Ultrafast tuning and probing of two-dimensional silicon photonic crystals

The linear and nonlinear optical properties of two-dimensional silicon photonic crystals are studied using ultrafast laser pulses. Third order optical nonlinearities were used to tune the long (1.6 mum) and short wavelength (1.3 mum) band-edges of a stop-gap. From the pump-probe reflectivity experiments, a 140 fs, 1.5 mum pump pulse was observed to induce optical tuning of the 1.3 mum band-edge via the Kerr effect whereas a 1.76 mum pulse induced tuning of the 1.6 mum band-edge via both Kerr and Drude effects with the latter related to two-photon induced generation of free carriers.

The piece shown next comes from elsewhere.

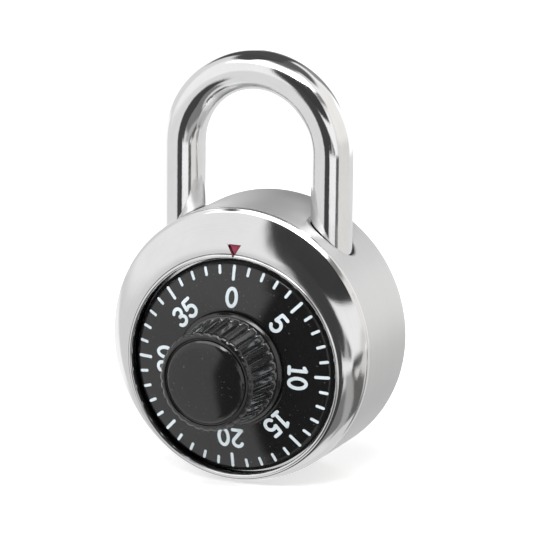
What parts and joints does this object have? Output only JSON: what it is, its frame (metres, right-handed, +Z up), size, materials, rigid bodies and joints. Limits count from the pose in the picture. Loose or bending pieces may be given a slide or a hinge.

The optical tuning response of the photonic crystal was further shown to be influenced by the spatial characteristics of the pump eigenmode. This was demonstrated using 1.5 mum pump pulses and monitored via time-resolved reflectivity measurements at the 1.9 mum band-edge. Electron-hole pairs generated by two-photon absorption of the pump pulses spatially modify the refractive index of the crystal. For a pump eigenmode producing an initial inhomogeneous carrier distribution, diffusion is responsible for an initially fast (10 ps time scale) component of the recovery of the probe reflectivity with surface recombination accounting for a slower response (700 ps time scale) after the carriers are nearly uniformly distributed within the silicon backbone. When carriers are initially generated homogeneously, surface recombination alone controls the time evolution of the probed mode. The phase characteristics and temporal shape of reflected pulses were shown to be strongly influenced by coherent Bragg scattering and incoherent, multiple scattering in the photonic crystal. The shape of Bragg reflected pulses differs insignificantly from the incident pulse as expected, however for pulses outside the stop-gap, multiple scattering distorts the specular pulse shape and the pulse width is broadened by as much as 46% depending on sample location. On the gap-edge, Bragg scattering dominates over multiple scattering and the reflected pulse shape is mostly influenced by the asymmetric reflectivity spectrum and the input pulse characteristics such as its bandwidth and chirp.